- [Written task]: From the listing that follows, extract every line and set it down unaltered.

* * * *

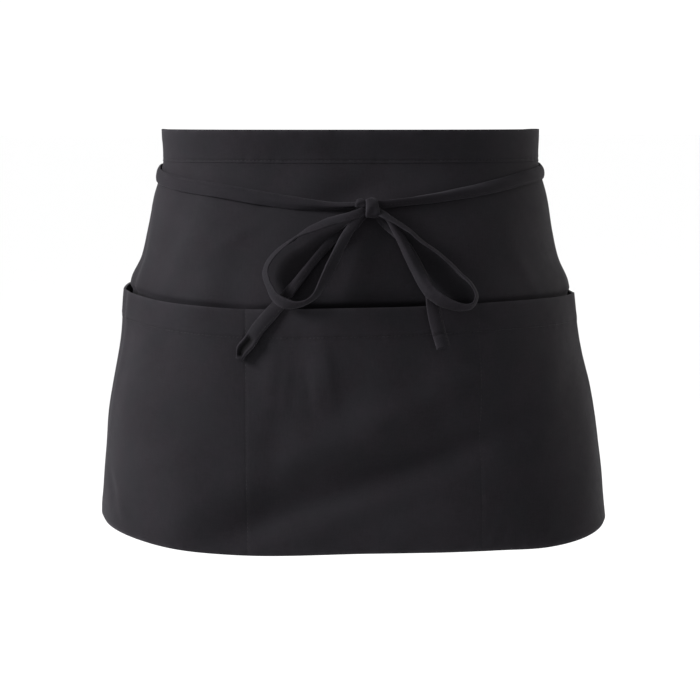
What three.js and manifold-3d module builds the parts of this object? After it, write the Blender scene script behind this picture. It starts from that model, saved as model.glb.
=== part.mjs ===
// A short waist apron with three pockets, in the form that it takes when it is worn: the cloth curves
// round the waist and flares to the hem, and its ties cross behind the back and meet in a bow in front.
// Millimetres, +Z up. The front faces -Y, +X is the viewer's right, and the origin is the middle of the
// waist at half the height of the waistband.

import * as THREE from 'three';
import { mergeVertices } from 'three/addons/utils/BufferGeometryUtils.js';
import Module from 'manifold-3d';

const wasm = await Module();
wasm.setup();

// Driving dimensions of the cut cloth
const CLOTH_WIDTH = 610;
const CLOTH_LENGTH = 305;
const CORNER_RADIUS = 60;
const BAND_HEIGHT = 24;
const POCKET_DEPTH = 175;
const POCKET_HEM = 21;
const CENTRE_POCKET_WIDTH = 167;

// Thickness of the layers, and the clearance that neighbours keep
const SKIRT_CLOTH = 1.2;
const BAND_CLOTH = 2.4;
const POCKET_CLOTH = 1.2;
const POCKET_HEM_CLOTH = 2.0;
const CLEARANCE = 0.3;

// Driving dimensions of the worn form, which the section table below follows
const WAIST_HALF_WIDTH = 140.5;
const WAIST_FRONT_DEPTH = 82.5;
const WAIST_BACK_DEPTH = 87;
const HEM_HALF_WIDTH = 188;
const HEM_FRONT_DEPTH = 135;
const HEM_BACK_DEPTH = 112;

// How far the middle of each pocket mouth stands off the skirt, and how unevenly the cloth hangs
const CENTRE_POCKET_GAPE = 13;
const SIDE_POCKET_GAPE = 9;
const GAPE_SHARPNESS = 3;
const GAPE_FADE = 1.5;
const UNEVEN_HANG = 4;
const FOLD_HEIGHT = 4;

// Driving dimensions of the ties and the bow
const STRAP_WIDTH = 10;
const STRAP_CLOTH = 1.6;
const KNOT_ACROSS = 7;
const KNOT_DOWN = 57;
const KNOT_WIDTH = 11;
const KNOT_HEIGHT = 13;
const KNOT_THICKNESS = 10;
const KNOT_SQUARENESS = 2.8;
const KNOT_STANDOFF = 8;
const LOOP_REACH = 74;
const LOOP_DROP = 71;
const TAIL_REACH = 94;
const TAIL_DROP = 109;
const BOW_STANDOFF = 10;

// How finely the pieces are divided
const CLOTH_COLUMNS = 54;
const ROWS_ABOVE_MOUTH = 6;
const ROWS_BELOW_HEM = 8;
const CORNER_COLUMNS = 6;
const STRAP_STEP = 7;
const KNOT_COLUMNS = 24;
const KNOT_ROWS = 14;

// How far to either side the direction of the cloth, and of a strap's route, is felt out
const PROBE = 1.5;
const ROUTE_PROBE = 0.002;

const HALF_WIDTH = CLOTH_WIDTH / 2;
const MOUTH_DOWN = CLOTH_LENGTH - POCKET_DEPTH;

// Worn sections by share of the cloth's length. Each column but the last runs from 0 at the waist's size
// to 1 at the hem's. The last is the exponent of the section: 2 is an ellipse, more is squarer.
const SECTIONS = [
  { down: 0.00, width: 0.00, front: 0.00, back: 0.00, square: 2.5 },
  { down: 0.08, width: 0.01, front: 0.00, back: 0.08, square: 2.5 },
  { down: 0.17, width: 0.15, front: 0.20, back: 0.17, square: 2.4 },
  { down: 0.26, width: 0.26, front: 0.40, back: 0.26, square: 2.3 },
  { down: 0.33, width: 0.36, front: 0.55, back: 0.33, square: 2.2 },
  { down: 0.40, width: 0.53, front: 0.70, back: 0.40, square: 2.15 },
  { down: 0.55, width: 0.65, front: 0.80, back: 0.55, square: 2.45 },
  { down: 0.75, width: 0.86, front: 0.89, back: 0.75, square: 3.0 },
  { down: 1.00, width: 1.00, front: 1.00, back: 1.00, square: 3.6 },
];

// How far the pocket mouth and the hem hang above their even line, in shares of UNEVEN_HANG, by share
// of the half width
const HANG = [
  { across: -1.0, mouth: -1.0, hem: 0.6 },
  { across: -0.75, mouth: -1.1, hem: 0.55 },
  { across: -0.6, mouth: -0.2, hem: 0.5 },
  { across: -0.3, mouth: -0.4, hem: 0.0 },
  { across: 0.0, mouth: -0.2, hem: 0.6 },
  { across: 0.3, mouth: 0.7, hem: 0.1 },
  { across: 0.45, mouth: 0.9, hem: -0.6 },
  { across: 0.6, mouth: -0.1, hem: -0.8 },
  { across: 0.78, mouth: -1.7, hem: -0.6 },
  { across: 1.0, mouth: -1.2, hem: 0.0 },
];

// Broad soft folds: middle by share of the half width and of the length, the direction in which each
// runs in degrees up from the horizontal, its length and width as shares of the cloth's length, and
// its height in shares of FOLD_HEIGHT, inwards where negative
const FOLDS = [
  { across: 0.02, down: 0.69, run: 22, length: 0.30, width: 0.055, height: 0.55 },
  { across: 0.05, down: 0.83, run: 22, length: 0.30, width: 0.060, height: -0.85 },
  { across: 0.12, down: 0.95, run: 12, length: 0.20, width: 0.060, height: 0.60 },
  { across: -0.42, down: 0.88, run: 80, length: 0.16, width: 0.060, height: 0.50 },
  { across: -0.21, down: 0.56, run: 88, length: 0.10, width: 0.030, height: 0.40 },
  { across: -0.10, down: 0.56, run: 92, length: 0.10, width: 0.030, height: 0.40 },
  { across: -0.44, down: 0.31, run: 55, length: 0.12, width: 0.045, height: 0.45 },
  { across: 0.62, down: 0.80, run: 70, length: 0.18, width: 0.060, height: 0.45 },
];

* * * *

- [Output]:
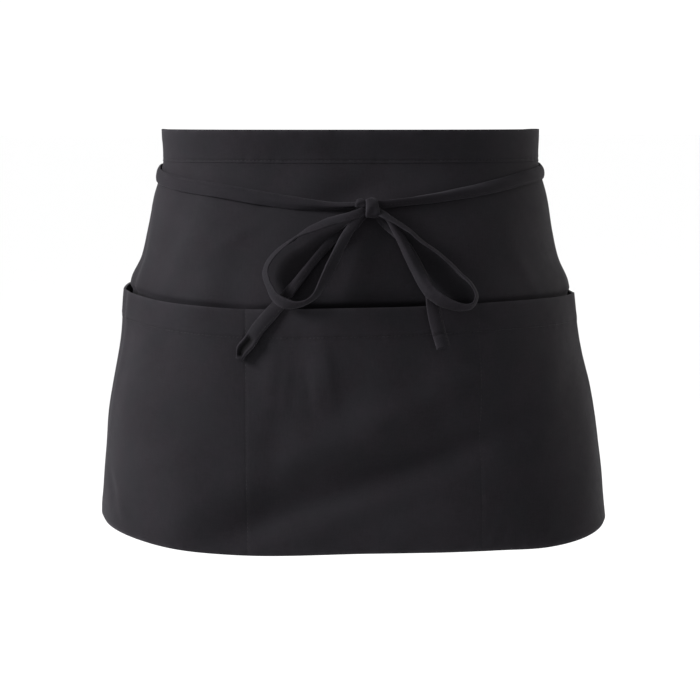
What three.js and manifold-3d module builds the parts of this object? After it, write the Blender scene script behind this picture. It starts from that model, saved as model.glb.
=== part.mjs ===
// A short waist apron with three pockets, in the form that it takes when it is worn: the cloth curves
// round the waist and flares to the hem, and its ties cross behind the back and meet in a bow in front.
// Millimetres, +Z up. The front faces -Y, +X is the viewer's right, and the origin is the middle of the
// waist at half the height of the waistband.

import * as THREE from 'three';
import { mergeVertices } from 'three/addons/utils/BufferGeometryUtils.js';
import Module from 'manifold-3d';

const wasm = await Module();
wasm.setup();

// Driving dimensions of the cut cloth
const CLOTH_WIDTH = 610;
const CLOTH_LENGTH = 305;
const CORNER_RADIUS = 60;
const BAND_HEIGHT = 24;
const POCKET_DEPTH = 175;
const POCKET_HEM = 21;
const CENTRE_POCKET_WIDTH = 167;

// Thickness of the layers, and the clearance that neighbours keep
const SKIRT_CLOTH = 1.2;
const BAND_CLOTH = 2.4;
const POCKET_CLOTH = 1.2;
const POCKET_HEM_CLOTH = 2.0;
const CLEARANCE = 0.3;

// Driving dimensions of the worn form, which the section table below follows
const WAIST_HALF_WIDTH = 140.5;
const WAIST_FRONT_DEPTH = 82.5;
const WAIST_BACK_DEPTH = 87;
const HEM_HALF_WIDTH = 188;
const HEM_FRONT_DEPTH = 135;
const HEM_BACK_DEPTH = 112;

// How far the middle of each pocket mouth stands off the skirt, and how unevenly the cloth hangs
const CENTRE_POCKET_GAPE = 13;
const SIDE_POCKET_GAPE = 9;
const GAPE_SHARPNESS = 3;
const GAPE_FADE = 1.5;
const UNEVEN_HANG = 4;
const FOLD_HEIGHT = 4;

// Driving dimensions of the ties and the bow
const STRAP_WIDTH = 10;
const STRAP_CLOTH = 1.6;
const KNOT_ACROSS = 7;
const KNOT_DOWN = 57;
const KNOT_WIDTH = 11;
const KNOT_HEIGHT = 13;
const KNOT_THICKNESS = 10;
const KNOT_SQUARENESS = 2.8;
const KNOT_STANDOFF = 8;
const LOOP_REACH = 74;
const LOOP_DROP = 71;
const TAIL_REACH = 94;
const TAIL_DROP = 109;
const BOW_STANDOFF = 10;

// How finely the pieces are divided
const CLOTH_COLUMNS = 54;
const ROWS_ABOVE_MOUTH = 6;
const ROWS_BELOW_HEM = 8;
const CORNER_COLUMNS = 6;
const STRAP_STEP = 7;
const KNOT_COLUMNS = 24;
const KNOT_ROWS = 14;

// How far to either side the direction of the cloth, and of a strap's route, is felt out
const PROBE = 1.5;
const ROUTE_PROBE = 0.002;

const HALF_WIDTH = CLOTH_WIDTH / 2;
const MOUTH_DOWN = CLOTH_LENGTH - POCKET_DEPTH;

// Worn sections by share of the cloth's length. Each column but the last runs from 0 at the waist's size
// to 1 at the hem's. The last is the exponent of the section: 2 is an ellipse, more is squarer.
const SECTIONS = [
  { down: 0.00, width: 0.00, front: 0.00, back: 0.00, square: 2.5 },
  { down: 0.08, width: 0.01, front: 0.00, back: 0.08, square: 2.5 },
  { down: 0.17, width: 0.15, front: 0.20, back: 0.17, square: 2.4 },
  { down: 0.26, width: 0.26, front: 0.40, back: 0.26, square: 2.3 },
  { down: 0.33, width: 0.36, front: 0.55, back: 0.33, square: 2.2 },
  { down: 0.40, width: 0.53, front: 0.70, back: 0.40, square: 2.15 },
  { down: 0.55, width: 0.65, front: 0.80, back: 0.55, square: 2.45 },
  { down: 0.75, width: 0.86, front: 0.89, back: 0.75, square: 3.0 },
  { down: 1.00, width: 1.00, front: 1.00, back: 1.00, square: 3.6 },
];

// How far the pocket mouth and the hem hang above their even line, in shares of UNEVEN_HANG, by share
// of the half width
const HANG = [
  { across: -1.0, mouth: -1.0, hem: 0.6 },
  { across: -0.75, mouth: -1.1, hem: 0.55 },
  { across: -0.6, mouth: -0.2, hem: 0.5 },
  { across: -0.3, mouth: -0.4, hem: 0.0 },
  { across: 0.0, mouth: -0.2, hem: 0.6 },
  { across: 0.3, mouth: 0.7, hem: 0.1 },
  { across: 0.45, mouth: 0.9, hem: -0.6 },
  { across: 0.6, mouth: -0.1, hem: -0.8 },
  { across: 0.78, mouth: -1.7, hem: -0.6 },
  { across: 1.0, mouth: -1.2, hem: 0.0 },
];

// Broad soft folds: middle by share of the half width and of the length, the direction in which each
// runs in degrees up from the horizontal, its length and width as shares of the cloth's length, and
// its height in shares of FOLD_HEIGHT, inwards where negative
const FOLDS = [
  { across: 0.02, down: 0.69, run: 22, length: 0.30, width: 0.055, height: 0.55 },
  { across: 0.05, down: 0.83, run: 22, length: 0.30, width: 0.060, height: -0.85 },
  { across: 0.12, down: 0.95, run: 12, length: 0.20, width: 0.060, height: 0.60 },
  { across: -0.42, down: 0.88, run: 80, length: 0.16, width: 0.060, height: 0.50 },
  { across: -0.21, down: 0.56, run: 88, length: 0.10, width: 0.030, height: 0.40 },
  { across: -0.10, down: 0.56, run: 92, length: 0.10, width: 0.030, height: 0.40 },
  { across: -0.44, down: 0.31, run: 55, length: 0.12, width: 0.045, height: 0.45 },
  { across: 0.62, down: 0.80, run: 70, length: 0.18, width: 0.060, height: 0.45 },
];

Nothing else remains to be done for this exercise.